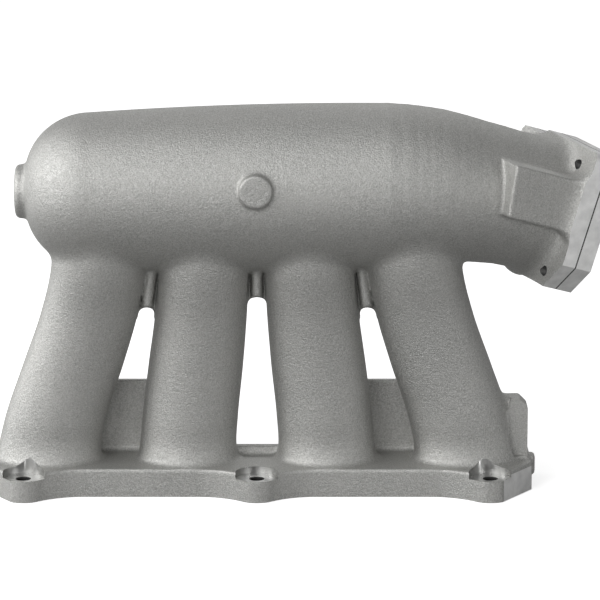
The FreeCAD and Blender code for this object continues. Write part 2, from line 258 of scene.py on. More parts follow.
def plenum_field(inset):
    px, py, pz = (GX - PLENUM_START[0], GY - PLENUM_START[1], GZ - PLENUM_START[2])
    along = px * PLENUM_AXIS[0] + pz * PLENUM_AXIS[2]
    across = pz * PLENUM_AXIS[0] - px * PLENUM_AXIS[2]
    radial = np.sqrt(py**2 + across**2)
    places, radii = zip(*PLENUM_PROFILE)
    curve = np.polyfit(places, radii, 2)
    barrel = radial - np.polyval(curve, np.clip(along, places[0], places[-1])) + inset
    semi_x = DOME_LENGTH - inset
    semi_r = radii[0] - inset - DOME_FLAT_RADIUS
    u = np.maximum(DOME_LENGTH - along, 0.0)
    v = np.maximum(radial - DOME_FLAT_RADIUS, 0.0)
    dome = oval(u, v, semi_x, semi_r)
    field = np.where(along < DOME_LENGTH, dome, barrel)
    return np.maximum(field, along - PLENUM_LENGTH)


def neck_path(share):
    """Place and direction along the neck, from the plenum's end to the throttle flange."""
    reach = np.linalg.norm(NECK_END - PLENUM_END)
    s = share
    place = (
        PLENUM_END * (2 * s**3 - 3 * s**2 + 1)
        + PLENUM_AXIS * ((s**3 - 2 * s**2 + s) * reach)
        + NECK_END * (3 * s**2 - 2 * s**3)
        + BORE_AXIS * ((s**3 - s**2) * reach)
    )
    slope = (
        (PLENUM_END - NECK_END) * (6 * s**2 - 6 * s)
        + PLENUM_AXIS * ((3 * s**2 - 4 * s + 1) * reach)
        + BORE_AXIS * ((3 * s**2 - 2 * s) * reach)
    )
    return place, slope / np.linalg.norm(slope)


def neck_radius(share, inset):
    """Outer radius with no inset; with one, the duct that narrows evenly to the bore."""
    if not inset:
        return float(np.interp(share, np.linspace(0, 1, len(NECK_RADII)), NECK_RADII))
    return (NECK_RADII[0] - inset) * (1 - share) + BORE_RADIUS * share


def plate_frame(out_only=False):
    """Grid coordinates in the throttle flange's own frame: across, up, out."""
    d = (GX - NECK_END[0], GY - NECK_END[1], GZ - NECK_END[2])
    axes = (BORE_AXIS,) if out_only else (WIDTH_AXIS, HEIGHT_AXIS, BORE_AXIS)
    return [d[0] * a[0] + d[1] * a[1] + d[2] * a[2] for a in axes]


def neck_field(inset, steps=16):
    field = np.full(SHAPE, FAR, np.float32)
    first = int(max(0, (PLENUM_END[0] - 62 - FIELD_LOW[0]) / VOXEL))
    x = GX[first:]
    for k in range(steps):
        a, _ = neck_path(k / steps)
        b, _ = neck_path((k + 1) / steps)
        ra = neck_radius(k / steps, inset)
        rb = neck_radius((k + 1) / steps, inset)
        ab = b - a
        dx, dy, dz = x - a[0], GY - a[1], GZ - a[2]
        t = np.clip((dx * ab[0] + dy * ab[1] + dz * ab[2]) / (ab @ ab), 0, 1)
        gap = np.sqrt((dx - t * ab[0]) ** 2 + (dy - t * ab[1]) ** 2 + (dz - t * ab[2]) ** 2)
        np.minimum(field[first:], gap - (ra + (rb - ra) * t), out=field[first:])
    return field


def block(low, high, edge):
    """A box between two corners with rounded edges."""
    gaps = []
    for g, a, b in zip((GX, GY, GZ), low, high):
        gaps.append(np.abs(g - (a + b) / 2) - (b - a) / 2 + edge)
    return rounded(gaps, edge)


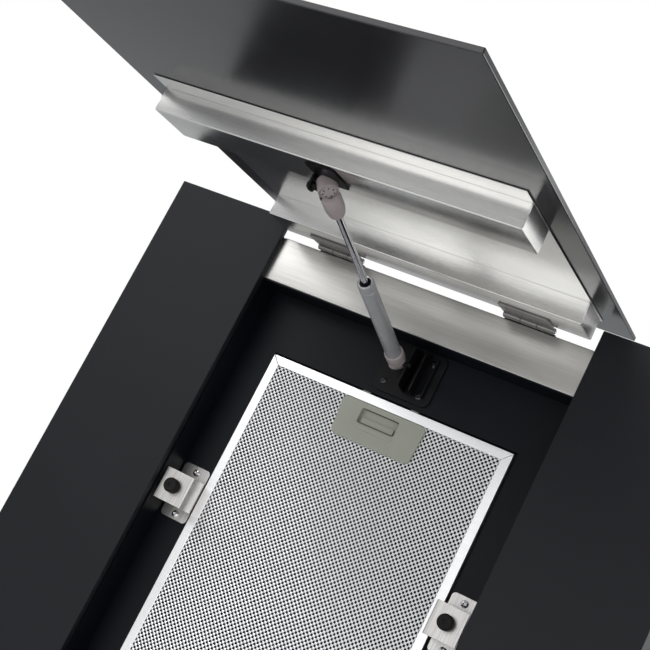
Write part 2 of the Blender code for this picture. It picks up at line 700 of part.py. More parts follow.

· · · · ·

Quote the material exactly, leaving nothing out.

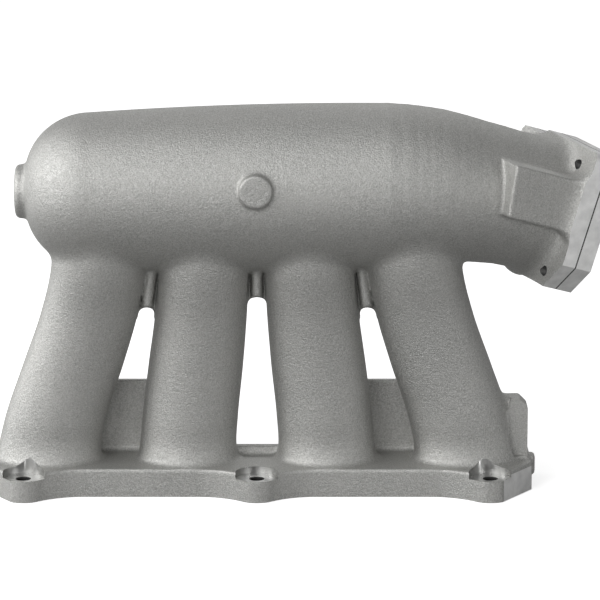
The FreeCAD and Blender code for this object continues. Write part 2, from line 258 of scene.py on. More parts follow.
def plenum_field(inset):
    px, py, pz = (GX - PLENUM_START[0], GY - PLENUM_START[1], GZ - PLENUM_START[2])
    along = px * PLENUM_AXIS[0] + pz * PLENUM_AXIS[2]
    across = pz * PLENUM_AXIS[0] - px * PLENUM_AXIS[2]
    radial = np.sqrt(py**2 + across**2)
    places, radii = zip(*PLENUM_PROFILE)
    curve = np.polyfit(places, radii, 2)
    barrel = radial - np.polyval(curve, np.clip(along, places[0], places[-1])) + inset
    semi_x = DOME_LENGTH - inset
    semi_r = radii[0] - inset - DOME_FLAT_RADIUS
    u = np.maximum(DOME_LENGTH - along, 0.0)
    v = np.maximum(radial - DOME_FLAT_RADIUS, 0.0)
    dome = oval(u, v, semi_x, semi_r)
    field = np.where(along < DOME_LENGTH, dome, barrel)
    return np.maximum(field, along - PLENUM_LENGTH)


def neck_path(share):
    """Place and direction along the neck, from the plenum's end to the throttle flange."""
    reach = np.linalg.norm(NECK_END - PLENUM_END)
    s = share
    place = (
        PLENUM_END * (2 * s**3 - 3 * s**2 + 1)
        + PLENUM_AXIS * ((s**3 - 2 * s**2 + s) * reach)
        + NECK_END * (3 * s**2 - 2 * s**3)
        + BORE_AXIS * ((s**3 - s**2) * reach)
    )
    slope = (
        (PLENUM_END - NECK_END) * (6 * s**2 - 6 * s)
        + PLENUM_AXIS * ((3 * s**2 - 4 * s + 1) * reach)
        + BORE_AXIS * ((3 * s**2 - 2 * s) * reach)
    )
    return place, slope / np.linalg.norm(slope)


def neck_radius(share, inset):
    """Outer radius with no inset; with one, the duct that narrows evenly to the bore."""
    if not inset:
        return float(np.interp(share, np.linspace(0, 1, len(NECK_RADII)), NECK_RADII))
    return (NECK_RADII[0] - inset) * (1 - share) + BORE_RADIUS * share


def plate_frame(out_only=False):
    """Grid coordinates in the throttle flange's own frame: across, up, out."""
    d = (GX - NECK_END[0], GY - NECK_END[1], GZ - NECK_END[2])
    axes = (BORE_AXIS,) if out_only else (WIDTH_AXIS, HEIGHT_AXIS, BORE_AXIS)
    return [d[0] * a[0] + d[1] * a[1] + d[2] * a[2] for a in axes]


def neck_field(inset, steps=16):
    field = np.full(SHAPE, FAR, np.float32)
    first = int(max(0, (PLENUM_END[0] - 62 - FIELD_LOW[0]) / VOXEL))
    x = GX[first:]
    for k in range(steps):
        a, _ = neck_path(k / steps)
        b, _ = neck_path((k + 1) / steps)
        ra = neck_radius(k / steps, inset)
        rb = neck_radius((k + 1) / steps, inset)
        ab = b - a
        dx, dy, dz = x - a[0], GY - a[1], GZ - a[2]
        t = np.clip((dx * ab[0] + dy * ab[1] + dz * ab[2]) / (ab @ ab), 0, 1)
        gap = np.sqrt((dx - t * ab[0]) ** 2 + (dy - t * ab[1]) ** 2 + (dz - t * ab[2]) ** 2)
        np.minimum(field[first:], gap - (ra + (rb - ra) * t), out=field[first:])
    return field


def block(low, high, edge):
    """A box between two corners with rounded edges."""
    gaps = []
    for g, a, b in zip((GX, GY, GZ), low, high):
        gaps.append(np.abs(g - (a + b) / 2) - (b - a) / 2 + edge)
    return rounded(gaps, edge)


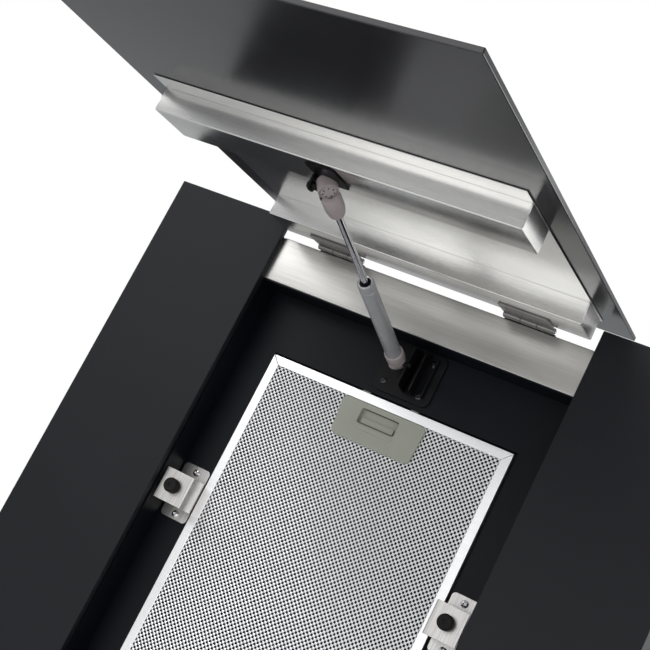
Write part 2 of the Blender code for this picture. It picks up at line 700 of part.py. More parts follow.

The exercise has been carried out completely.